On September 12, the news media carried a story about a 61-year-old bank vice president who hit a blind pedestrian while driving drunk, breaking the man’s pelvis and both his legs. That’s alcoholism. He lost his job after the hit-and-run accident, which was seen by multiple witnesses. That’s alcoholism too. Then he went to rehab. He’s probably going to AA too, though Associated Press observed the 12-step traditions by not saying so. Anyhow, he pleaded guilty, saying, “It was all my fault,” in court, reconciled with his victim, and accepted a 22-month jail sentence without protest as well as a commitment to speak in public about the consequences of drunk driving when he gets out. That’s recovery.
Will it offend anyone if I refer to what’s common knowledge about the late great senator who once left the scene of a fatal accident caused by drunk driving? That’s alcoholism. The senator continued to drink, minimizing the direct correlation between his drinking and its glaringly adverse consequences. That’s alcoholism, “the disease that tells you you don’t have a disease,” and its hallmark symptom, denial. Might he have been even greater if he’d stopped drinking after the tragedy and stayed sober for the last forty years of his life? We’ll never know.
Alcoholism is about denial in the face of signs—giant, neon-lit signs, sometimes—that it’s causing problems. It’s about minimizing or rationalizing the drinking, the consequences, and the connection between the two. “I drink, I get drunk, I fall down—no problem.” You’ve probably seen the T-shirt. “I can stop any time I want to.” You may not know that attempts to cut down or quit are 25% of the score on the CAGE assessment test for alcoholism.
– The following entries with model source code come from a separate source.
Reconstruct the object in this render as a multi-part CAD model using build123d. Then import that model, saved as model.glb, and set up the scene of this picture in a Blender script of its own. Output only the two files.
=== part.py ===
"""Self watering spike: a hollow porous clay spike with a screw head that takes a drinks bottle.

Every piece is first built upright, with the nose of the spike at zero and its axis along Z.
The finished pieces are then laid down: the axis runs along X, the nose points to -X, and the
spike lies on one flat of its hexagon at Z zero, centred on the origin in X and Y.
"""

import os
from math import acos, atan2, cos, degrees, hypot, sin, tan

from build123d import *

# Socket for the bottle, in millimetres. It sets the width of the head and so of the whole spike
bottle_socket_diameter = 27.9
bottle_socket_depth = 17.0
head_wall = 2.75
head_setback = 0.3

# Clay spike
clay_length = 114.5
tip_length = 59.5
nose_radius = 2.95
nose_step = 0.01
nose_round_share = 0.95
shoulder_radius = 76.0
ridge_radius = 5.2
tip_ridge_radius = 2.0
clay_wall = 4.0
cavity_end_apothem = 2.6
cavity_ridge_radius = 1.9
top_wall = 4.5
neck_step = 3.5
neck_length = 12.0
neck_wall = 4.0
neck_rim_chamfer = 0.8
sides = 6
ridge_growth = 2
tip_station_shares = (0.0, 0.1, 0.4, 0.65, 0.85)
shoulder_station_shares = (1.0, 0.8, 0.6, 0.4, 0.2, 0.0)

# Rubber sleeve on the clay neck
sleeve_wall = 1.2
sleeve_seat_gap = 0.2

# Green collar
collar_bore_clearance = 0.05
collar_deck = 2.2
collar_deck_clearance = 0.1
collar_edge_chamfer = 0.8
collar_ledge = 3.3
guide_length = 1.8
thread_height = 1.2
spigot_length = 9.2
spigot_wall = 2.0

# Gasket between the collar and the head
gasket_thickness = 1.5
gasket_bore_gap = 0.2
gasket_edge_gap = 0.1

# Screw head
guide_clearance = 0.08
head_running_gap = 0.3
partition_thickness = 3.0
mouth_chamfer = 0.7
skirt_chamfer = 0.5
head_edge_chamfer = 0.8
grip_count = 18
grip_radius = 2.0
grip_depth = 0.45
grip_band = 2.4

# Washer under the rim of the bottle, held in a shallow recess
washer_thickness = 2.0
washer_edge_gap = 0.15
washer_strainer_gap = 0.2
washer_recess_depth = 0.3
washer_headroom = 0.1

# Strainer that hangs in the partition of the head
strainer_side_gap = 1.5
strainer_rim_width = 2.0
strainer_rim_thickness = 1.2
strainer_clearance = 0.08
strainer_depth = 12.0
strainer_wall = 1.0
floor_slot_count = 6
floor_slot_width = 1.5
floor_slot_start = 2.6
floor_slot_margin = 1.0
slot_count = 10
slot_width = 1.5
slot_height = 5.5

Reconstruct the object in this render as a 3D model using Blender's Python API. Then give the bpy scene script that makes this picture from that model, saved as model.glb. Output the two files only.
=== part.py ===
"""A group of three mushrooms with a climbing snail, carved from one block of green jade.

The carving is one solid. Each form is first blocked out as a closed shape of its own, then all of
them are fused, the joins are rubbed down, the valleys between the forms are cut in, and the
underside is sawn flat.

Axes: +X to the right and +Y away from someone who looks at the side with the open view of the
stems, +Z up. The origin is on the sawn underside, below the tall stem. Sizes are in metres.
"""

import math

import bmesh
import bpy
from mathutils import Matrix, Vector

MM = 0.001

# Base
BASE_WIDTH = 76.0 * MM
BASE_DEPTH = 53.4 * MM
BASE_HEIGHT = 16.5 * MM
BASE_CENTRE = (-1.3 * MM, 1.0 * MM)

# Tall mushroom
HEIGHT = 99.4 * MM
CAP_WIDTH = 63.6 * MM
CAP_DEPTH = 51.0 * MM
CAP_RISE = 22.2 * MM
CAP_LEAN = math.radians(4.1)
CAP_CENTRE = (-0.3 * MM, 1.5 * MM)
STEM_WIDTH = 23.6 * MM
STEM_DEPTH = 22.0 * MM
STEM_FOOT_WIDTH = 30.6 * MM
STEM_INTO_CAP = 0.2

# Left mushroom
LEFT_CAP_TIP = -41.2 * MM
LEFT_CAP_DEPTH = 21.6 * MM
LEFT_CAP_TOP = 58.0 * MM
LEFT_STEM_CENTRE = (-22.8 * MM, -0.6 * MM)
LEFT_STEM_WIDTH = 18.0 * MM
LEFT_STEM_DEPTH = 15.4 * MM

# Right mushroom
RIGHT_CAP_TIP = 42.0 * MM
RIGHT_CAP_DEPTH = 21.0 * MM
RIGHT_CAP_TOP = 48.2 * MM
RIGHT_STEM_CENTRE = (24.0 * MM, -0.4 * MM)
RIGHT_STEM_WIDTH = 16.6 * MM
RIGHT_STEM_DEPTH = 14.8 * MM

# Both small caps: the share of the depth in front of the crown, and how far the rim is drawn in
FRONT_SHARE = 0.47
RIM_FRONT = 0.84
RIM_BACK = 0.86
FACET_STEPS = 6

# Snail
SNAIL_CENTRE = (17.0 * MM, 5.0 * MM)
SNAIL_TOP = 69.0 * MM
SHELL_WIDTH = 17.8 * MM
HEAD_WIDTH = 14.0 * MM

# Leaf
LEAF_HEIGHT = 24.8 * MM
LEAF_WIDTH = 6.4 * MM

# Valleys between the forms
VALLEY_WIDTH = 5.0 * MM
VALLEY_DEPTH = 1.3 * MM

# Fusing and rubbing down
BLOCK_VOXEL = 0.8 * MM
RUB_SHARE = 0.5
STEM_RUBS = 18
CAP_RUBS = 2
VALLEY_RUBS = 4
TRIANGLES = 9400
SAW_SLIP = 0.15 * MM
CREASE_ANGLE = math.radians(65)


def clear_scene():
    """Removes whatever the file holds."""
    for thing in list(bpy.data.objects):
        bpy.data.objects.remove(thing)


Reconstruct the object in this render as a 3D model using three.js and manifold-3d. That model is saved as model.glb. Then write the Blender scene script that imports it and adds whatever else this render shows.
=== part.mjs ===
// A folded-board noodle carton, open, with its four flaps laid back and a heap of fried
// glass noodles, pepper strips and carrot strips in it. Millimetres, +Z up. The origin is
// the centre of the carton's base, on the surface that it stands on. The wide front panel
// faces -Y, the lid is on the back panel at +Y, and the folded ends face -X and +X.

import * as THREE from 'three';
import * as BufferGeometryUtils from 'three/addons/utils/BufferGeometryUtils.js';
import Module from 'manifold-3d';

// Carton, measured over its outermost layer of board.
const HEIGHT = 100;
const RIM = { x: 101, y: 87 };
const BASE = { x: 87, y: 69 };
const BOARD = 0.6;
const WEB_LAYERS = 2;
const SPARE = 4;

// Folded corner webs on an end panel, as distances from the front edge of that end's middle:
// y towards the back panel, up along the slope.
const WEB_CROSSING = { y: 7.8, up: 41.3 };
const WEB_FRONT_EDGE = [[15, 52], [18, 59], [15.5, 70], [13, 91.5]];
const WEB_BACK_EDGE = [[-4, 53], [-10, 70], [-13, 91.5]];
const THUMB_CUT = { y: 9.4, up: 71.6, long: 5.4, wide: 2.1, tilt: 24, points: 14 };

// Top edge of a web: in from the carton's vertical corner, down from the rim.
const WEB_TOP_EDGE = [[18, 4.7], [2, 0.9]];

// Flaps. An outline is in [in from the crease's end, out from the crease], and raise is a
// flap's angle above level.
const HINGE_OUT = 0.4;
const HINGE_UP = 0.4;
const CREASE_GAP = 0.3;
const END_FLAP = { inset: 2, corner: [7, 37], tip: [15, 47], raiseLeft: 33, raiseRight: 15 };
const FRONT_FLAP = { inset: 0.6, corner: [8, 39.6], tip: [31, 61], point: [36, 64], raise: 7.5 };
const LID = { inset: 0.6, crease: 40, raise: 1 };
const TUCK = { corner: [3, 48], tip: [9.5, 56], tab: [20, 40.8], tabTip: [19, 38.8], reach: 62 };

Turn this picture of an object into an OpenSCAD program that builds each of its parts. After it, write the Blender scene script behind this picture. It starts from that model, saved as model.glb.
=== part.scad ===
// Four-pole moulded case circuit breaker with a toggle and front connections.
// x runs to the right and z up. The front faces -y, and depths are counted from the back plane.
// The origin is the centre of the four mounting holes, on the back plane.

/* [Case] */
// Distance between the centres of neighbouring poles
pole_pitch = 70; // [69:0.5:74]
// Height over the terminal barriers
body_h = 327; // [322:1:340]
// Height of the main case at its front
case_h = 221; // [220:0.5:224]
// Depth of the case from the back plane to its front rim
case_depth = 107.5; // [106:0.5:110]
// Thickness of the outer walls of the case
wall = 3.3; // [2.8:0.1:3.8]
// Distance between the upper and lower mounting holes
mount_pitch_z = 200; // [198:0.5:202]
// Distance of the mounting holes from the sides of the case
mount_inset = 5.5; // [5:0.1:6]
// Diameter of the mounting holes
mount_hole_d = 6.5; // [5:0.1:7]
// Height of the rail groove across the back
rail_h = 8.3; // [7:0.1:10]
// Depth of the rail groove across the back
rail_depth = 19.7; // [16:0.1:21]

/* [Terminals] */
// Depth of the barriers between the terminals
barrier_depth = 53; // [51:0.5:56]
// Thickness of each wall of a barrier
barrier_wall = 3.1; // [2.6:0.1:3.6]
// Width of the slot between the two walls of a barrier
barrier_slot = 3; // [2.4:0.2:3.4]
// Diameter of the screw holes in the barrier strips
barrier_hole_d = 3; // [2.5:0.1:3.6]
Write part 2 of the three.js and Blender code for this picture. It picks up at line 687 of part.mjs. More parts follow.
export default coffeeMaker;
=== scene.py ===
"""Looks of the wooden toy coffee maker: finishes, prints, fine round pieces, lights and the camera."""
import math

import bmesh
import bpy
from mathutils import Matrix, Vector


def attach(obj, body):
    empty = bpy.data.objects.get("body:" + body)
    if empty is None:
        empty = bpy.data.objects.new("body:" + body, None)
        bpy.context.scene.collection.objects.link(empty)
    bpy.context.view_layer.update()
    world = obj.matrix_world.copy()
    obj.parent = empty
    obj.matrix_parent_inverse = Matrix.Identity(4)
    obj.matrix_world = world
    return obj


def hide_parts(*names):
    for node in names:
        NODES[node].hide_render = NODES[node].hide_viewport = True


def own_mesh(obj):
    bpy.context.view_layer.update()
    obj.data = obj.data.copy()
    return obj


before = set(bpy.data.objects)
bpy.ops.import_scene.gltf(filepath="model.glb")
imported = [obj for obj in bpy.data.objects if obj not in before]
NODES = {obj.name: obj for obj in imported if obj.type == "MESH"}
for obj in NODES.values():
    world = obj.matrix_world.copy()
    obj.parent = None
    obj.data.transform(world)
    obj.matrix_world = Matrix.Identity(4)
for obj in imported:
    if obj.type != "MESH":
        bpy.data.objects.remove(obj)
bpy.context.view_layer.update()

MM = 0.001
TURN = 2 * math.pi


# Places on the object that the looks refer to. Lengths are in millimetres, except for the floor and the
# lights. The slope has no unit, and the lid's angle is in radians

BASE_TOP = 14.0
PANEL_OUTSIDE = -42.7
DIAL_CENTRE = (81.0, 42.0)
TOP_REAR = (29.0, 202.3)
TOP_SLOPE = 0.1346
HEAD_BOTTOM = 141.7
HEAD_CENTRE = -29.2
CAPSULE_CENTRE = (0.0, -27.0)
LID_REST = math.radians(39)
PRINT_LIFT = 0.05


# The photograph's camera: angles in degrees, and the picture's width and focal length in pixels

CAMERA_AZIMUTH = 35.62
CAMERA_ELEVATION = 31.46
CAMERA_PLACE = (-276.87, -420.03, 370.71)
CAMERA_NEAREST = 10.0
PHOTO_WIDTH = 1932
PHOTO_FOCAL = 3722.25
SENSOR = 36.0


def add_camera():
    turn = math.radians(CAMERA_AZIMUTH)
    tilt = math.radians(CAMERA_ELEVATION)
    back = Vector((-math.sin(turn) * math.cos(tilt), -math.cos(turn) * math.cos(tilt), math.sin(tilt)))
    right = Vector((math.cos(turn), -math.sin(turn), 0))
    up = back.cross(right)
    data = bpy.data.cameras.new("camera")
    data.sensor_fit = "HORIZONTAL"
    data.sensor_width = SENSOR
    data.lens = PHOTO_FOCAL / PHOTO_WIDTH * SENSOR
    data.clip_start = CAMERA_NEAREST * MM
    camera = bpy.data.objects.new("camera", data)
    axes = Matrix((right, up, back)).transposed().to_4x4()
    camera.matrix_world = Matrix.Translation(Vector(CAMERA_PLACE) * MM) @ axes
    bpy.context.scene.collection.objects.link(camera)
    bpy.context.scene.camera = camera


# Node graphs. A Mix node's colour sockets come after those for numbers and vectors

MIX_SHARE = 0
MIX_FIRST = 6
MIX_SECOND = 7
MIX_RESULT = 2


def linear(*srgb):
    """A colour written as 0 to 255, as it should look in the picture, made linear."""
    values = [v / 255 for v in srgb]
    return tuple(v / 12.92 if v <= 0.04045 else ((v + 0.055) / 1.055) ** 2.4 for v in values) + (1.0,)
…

"I can drink anybody under the table and still behave like a gentleman.” Increased tolerance for alcohol—needing more and more to get drunk—is another hallmark symptom of alcoholism. The drunk driver who hit the blind man had a blood alcohol level of 0.30. As I learned in my training as an alcoholism treatment professional, that amount of booze in the blood would have put a non-habituated drinker in a coma.
The remarkable thing about recovery from alcoholism is that it goes so far beyond “going on the wagon.” AA calls alcoholism a physical, mental, and spiritual disease. By spiritual, they mean that among the symptoms are negativity, hopelessness, and despair. By mental, they mean denial, grandiosity, and narcissism, or “self-will run riot,” as they call it in AA. Recovering alcoholics don’t just knock off the sauce, they turn all that stuff around with amazing rigor and honesty.
This guy who’s going to jail is not the first to make amends for a hit-and-run and take responsibility for the consequences. There was another in the news a year or two ago, and in fact, it’s simply par for the course in the process of working the Twelve Steps. In Step Ten, recovering people look at their behavior on a daily basis and “when we were wrong, promptly admitted it.” That requires an awe-inspiring degree of emotional maturity. I don’t know too many people outside the twelve-step programs who ever admit they’re wrong, no less consistently admit when they’re wrong as a matter of principle. If you don’t believe me, try it. Try it when you cut someone off in traffic. As AA says about recovery, it’s simple, but it’s not easy.